Fibromyalgia Syndrome (FMS) is a diagnosis given to many patients who complain of diffuse pain. The diagnosis is made when someone has pain in the upper and lower body, right and left-sided pain, and pain close to the spine.
Originally, Fibromyalgia Syndrome diagnosis was based on two criteria: 1. That patients had widespread pain, and 2. Physical examination revealed tenderness at 11 or more of 18 specific tender points (http://bit.ly/1cybXTj).
Most patients received the diagnosis of Fibromyalgia Syndrome from their primary care physician. Studies revealed that patients were being diagnosed with fibromyalgia without meeting the full criteria. In fact, in one study, as many as 66% of the patients were incorrectly diagnosed with Fibromyalgia Syndrome (http://bit.ly/17O66Ea).
Since it was found that many physicians were making the diagnosis without actually physically examining the patient, new criteria were created to assist physicians in diagnosing fibromyalgia – however, these criteria are not meant to replace the old criteria made in 1990 but are an alternative means to make the diagnosis. The new criteria are based on two scales: Widespread Pain Index (WPI) and Symptom Severity Scale (SSS).
WPI is a number between 0 and 19, which reflects the prevalence of the following symptoms:
- right shoulder girdle pain
- left shoulder girdle pain
- right upper arm pain
- left upper arm pain
- right lower arm pain
- left lower arm pain
- left hip pain (in the buttock or trochanter)
- right hip pain (in the buttock or trochanter)
- left upper leg pain
- right upper leg pain
- left lower leg pain
- right lower leg pain
- left jaw pain
- right jaw pain
- chest pain
- abdominal pain
- upper back pain
- lower back pain
- neck pain
The SSS is a score between 0 and 12, which reflects the severity and number of symptoms, including the following:
- waking unrefreshed
- cognitive symptoms
A patient is diagnosed with fibromyalgia when they fulfill the following 3 criteria:
- A widespread pain index of ≥7 and a symptom severity scale of ≥5 OR a widespread pain index of 3-6 and a symptom severity scale of ≥9
- Symptoms present at a similar level for at least 3 months
- No other disorder to explain the pain
Patients have complained of widespread, diffuse pain without an obvious cause throughout history. It has been a challenge to understand the source of pain. Until recently, it was thought that patients’ pain originated in tender muscles, but currently the theoretical model is based on dysfunction in the central nervous system (CNS). Patients with FMS are found to have oversensitivity in the nerves that respond to heat and pressure, and the treatment has focused on drugs that can diminish the sensitivity.
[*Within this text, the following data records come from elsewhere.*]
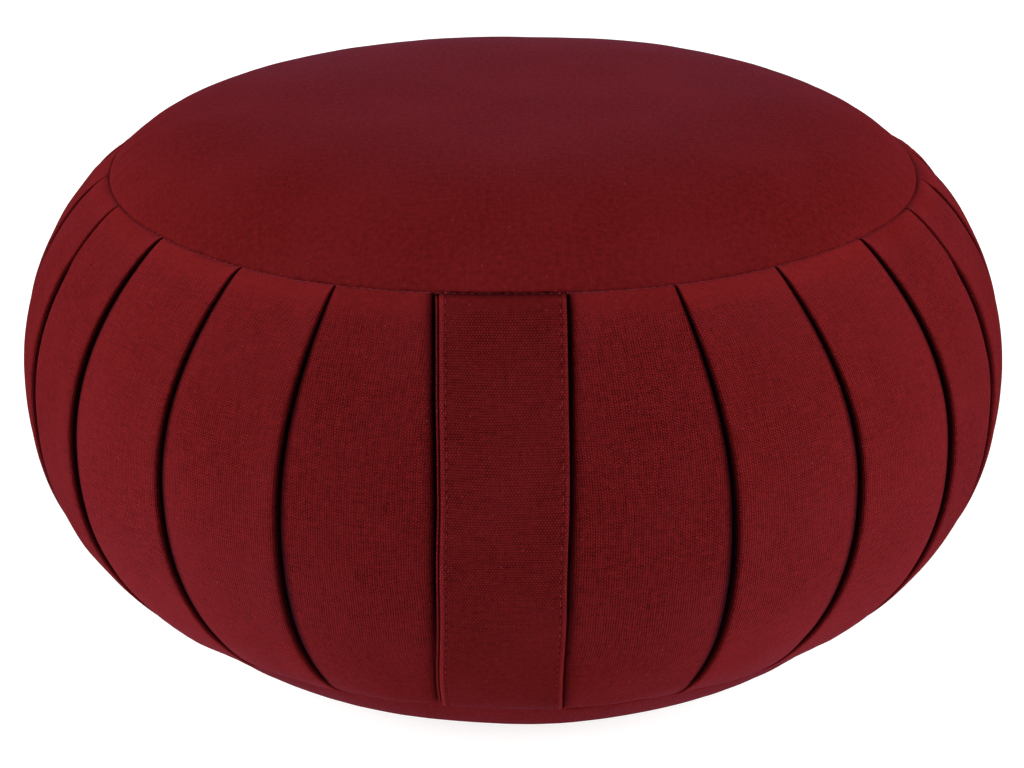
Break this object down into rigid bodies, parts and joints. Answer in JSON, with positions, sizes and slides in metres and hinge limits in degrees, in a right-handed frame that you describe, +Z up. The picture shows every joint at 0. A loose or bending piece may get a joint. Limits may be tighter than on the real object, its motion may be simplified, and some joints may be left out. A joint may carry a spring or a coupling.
{
  "type": "zafu meditation cushion",
  "caption": "Round, firmly filled meditation cushion with a crowned top, a pleated side band and a carry strap sewn flat from seam to seam.",
  "frame": {"origin": "middle of the base, on the surface that the cushion rests on", "axes": "+Z up, -Y towards the front, where the carry strap runs from seam to seam, +X to the right of someone who faces the strap"},
  "size_m": [0.3414, 0.3413, 0.1857],
  "materials": {
    "band_canvas": "plain-woven cotton canvas, matt, dark red",
    "panel_canvas": "plain-woven cotton canvas, matt, dark red",
    "strap_canvas": "folded cotton canvas with edge stitching, matt, dark red"
  },
  "bodies": {
    "root": {"pleated_cushion": "band_canvas", "top_panel": "panel_canvas", "base_panel": "panel_canvas", "carry_strap": "strap_canvas"}
  },
  "joints": []
}
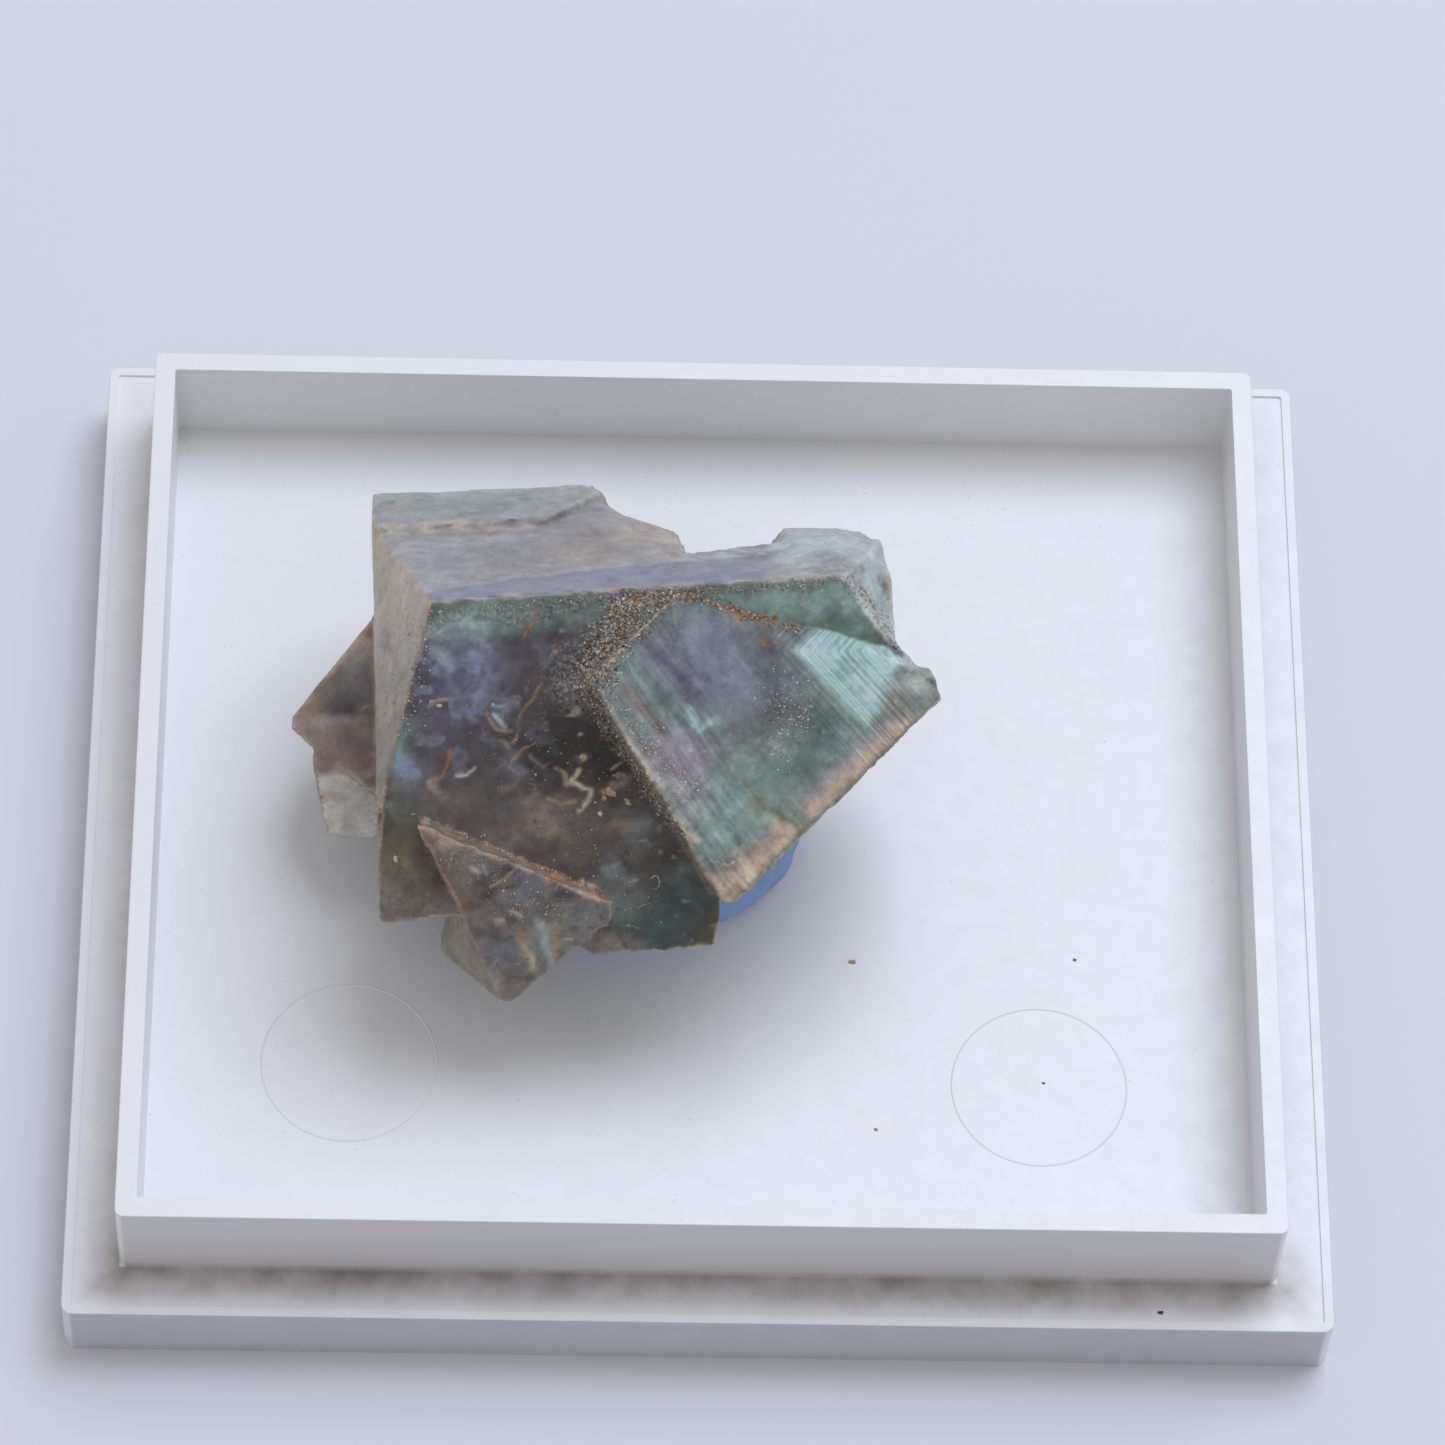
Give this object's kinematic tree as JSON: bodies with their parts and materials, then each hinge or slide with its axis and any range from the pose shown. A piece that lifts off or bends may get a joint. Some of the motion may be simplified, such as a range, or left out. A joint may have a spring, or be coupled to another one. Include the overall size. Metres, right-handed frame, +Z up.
{
  "type": "fluorite and quartz mineral specimen",
  "caption": "Cluster of intergrown green and purple fluorite cubes with a small quartz crust, held on putty in the white base of a specimen box.",
  "frame": {"origin": "centre of the underside of the box base", "axes": "+Z up; +X along the base's long side, to the right as seen from the front; +Y to the back"},
  "size_m": [0.057, 0.0502, 0.0231],
  "materials": {
    "white_plastic": "satin white moulded plastic, a little dusty",
    "blue_putty": "dull light blue mounting putty",
    "fluorite": "translucent green and purple fluorite with glassy faces, worn edges and rusty stains",
    "quartz": "sparkling clear quartz grains stained rusty brown"
  },
  "bodies": {
    "root": {"box_base": "white_plastic", "putty": "blue_putty", "fluorite": "fluorite", "quartz_crust": "quartz"}
  },
  "joints": []
}
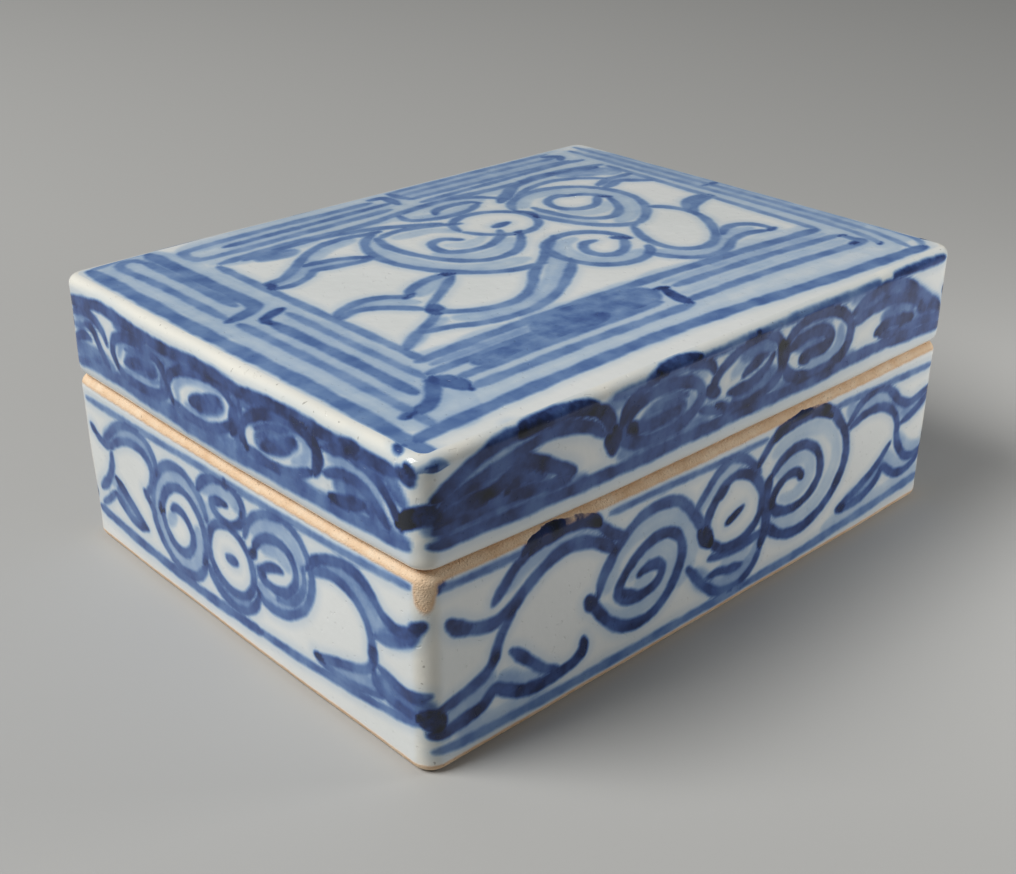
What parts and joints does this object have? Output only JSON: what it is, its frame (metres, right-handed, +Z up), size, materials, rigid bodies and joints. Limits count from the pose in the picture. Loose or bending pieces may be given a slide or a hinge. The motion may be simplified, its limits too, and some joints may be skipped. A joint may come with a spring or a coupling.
{
  "type": "porcelain trinket box",
  "caption": "Rectangular blue-and-white porcelain trinket box with a flat lift-off cover.",
  "frame": {"origin": "centre of the footprint, on the plane the foot stands on", "axes": "+X along the box's length, +Y along its width, +Z up, the way the cover lifts"},
  "size_m": [0.084, 0.064, 0.034],
  "materials": {
    "base_porcelain": "glossy clear glaze over cobalt painting, bare biscuit on seat and foot",
    "cover_porcelain": "glossy clear glaze over cobalt painting, bare biscuit on the rim"
  },
  "bodies": {
    "base": {"base": "base_porcelain"},
    "cover": {"cover": "cover_porcelain"}
  },
  "joints": [
    {"name": "cover_lift", "type": "slide", "parent": "base", "child": "cover", "axis": [0, 0, 1], "range_m": [0, 0.06]}
  ]
}
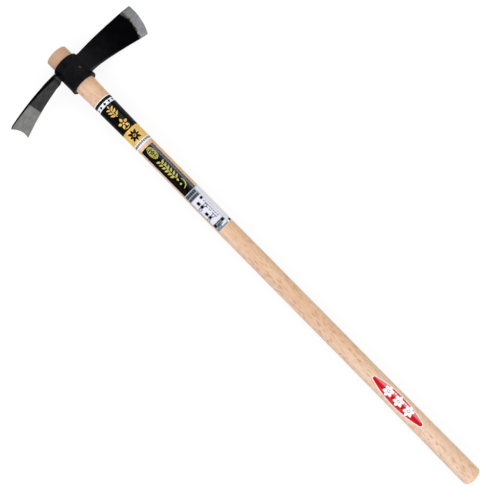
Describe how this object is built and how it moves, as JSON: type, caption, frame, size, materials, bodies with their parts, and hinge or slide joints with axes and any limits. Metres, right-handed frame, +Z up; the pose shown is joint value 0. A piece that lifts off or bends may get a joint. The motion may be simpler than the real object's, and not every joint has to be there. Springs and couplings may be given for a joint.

Patients with FMS therefore are frequently prescribed anticonvulsants such as pregabalin (Lyrica) and gabapentin (Neurontin) or serotonin/norepinephrine reuptake inhibitors (SNRIs) like duloxetine (Cymbalta) and venlafaxine (Effexor). These drugs suppress activity in the neurons transmitting pain-related signals in the CNS and can decrease the pain in FMS.
CNS dysfunction is thought to be related to a variety of signs and symptoms frequently seen in patients diagnosed with FMS such as depression, diarrhea, dizziness, dry eyes, dry mouth, shortness of breath, hearing difficulties, headache, hives/welts, trouble thinking, oral ulcers, muscle pain, muscle weakness, nausea, nervousness, numbness/tingling, pain in upper abdomen, sun sensitivity, chest pain, easy bruising, heartburn, rash, Raynaud’s phenomenon, seizures, loss/change in taste, ringing in ears, blurred vision, vomiting, pain/cramps in abdomen, hair loss, loss of appetite, wheezing, constipation, fever, itching, insomnia, and fatigue/tiredness ( http://bit.ly/19MUowp).
Patients diagnosed with a painful condition, such as osteoarthritis and myofascial trigger points, may also be diagnosed with fibromyalgia. For these patients, treating peripheral pain generators may decrease or eliminate their widespread pain and hyperalgesia (increased sensitivity to pain). One published study took a group of patients who had osteoarthritis in their hip and were also diagnosed with fibromyalgia. The patients that were treated with a hip replacement had a significant decrease or elimination of their widespread pain (http://1.usa.gov/1hZzME6).
One explanation for this decrease in FMS pain is related to central sensitization. Central sensitization is the phenomenon of increased sensitivity of the central nervous system to all stimuli because of tissue damage somewhere in the periphery. When the threshold for pain decreases, stimuli that normally only produce a pressure sensation or mild discomfort would now produce pain. If the peripheral tissue damage is treated, the threshold for excitation of the nerves can return to a more normal level and the widespread pain can decrease, as shown in the example of the hip replacement patients.